Strategic Foresight for the Luxury Kitchen
The industry is shifting toward more sensitive induction technology. Within the next 24 months, as gas range bans become more common in new builds, the condition of your Dutch oven base will become even more critical. Induction requires a perfectly flat, clean contact point for maximum electromagnetic efficiency. A fouled base will cause the induction coil to work harder, potentially leading to the ‘whining’ noise often associated with poor-quality cookware. Regulatory changes regarding PFOA and PFOS are also driving more people toward enamel, making these maintenance protocols a standard skill for the modern home chef. Expect to see ‘base-cleaning kits’ marketed heavily as manufacturers try to reduce warranty claims caused by thermal shock and improper abrasion.
Executive Verdict
My recommendation is clear: adopt a proactive cleaning stance. Do not wait for the base to turn black. After every third use, apply a baking soda slurry to the base and let it sit for twenty minutes. This prevents the polymerization of fats before they become a permanent part of the pot’s anatomy. If the base is already heavily fouled, use a specialized liquid cleanser like Bar Keepers Friend (Liquid version only) and a non-scratch blue sponge. Avoid the green heavy-duty pads at all costs. An ounce of chemical prevention preserves a lifetime of thermal performance.

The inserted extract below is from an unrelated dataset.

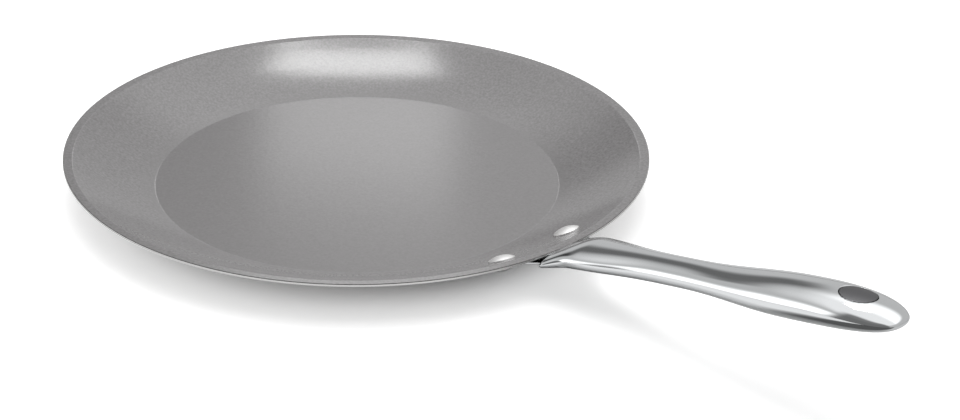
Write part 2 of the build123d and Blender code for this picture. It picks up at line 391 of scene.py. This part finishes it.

Frequently Asked Questions
Can I use oven cleaner on the base of my Dutch oven?
While effective on carbon, most oven cleaners contain lye which can dull the gloss of the enamel over time. Use it only as a last resort and never leave it on for more than 30 minutes.
Why is the base of my pot turning yellow?
This is the early stage of grease polymerization. It is not permanent yet. A simple soak in warm soapy water with a splash of white vinegar usually resolves this before it turns brown.
Does a dirty base affect induction cooking?
Yes. Carbon buildup creates a microscopic gap between the induction surface and the iron, reducing the efficiency of the magnetic field and slowing down your boil times.
Is it safe to put a hot pot directly into soapy water?
Never. Thermal shock is the number one killer of enameled cookware. Let the pot cool to room temperature naturally before it touches water.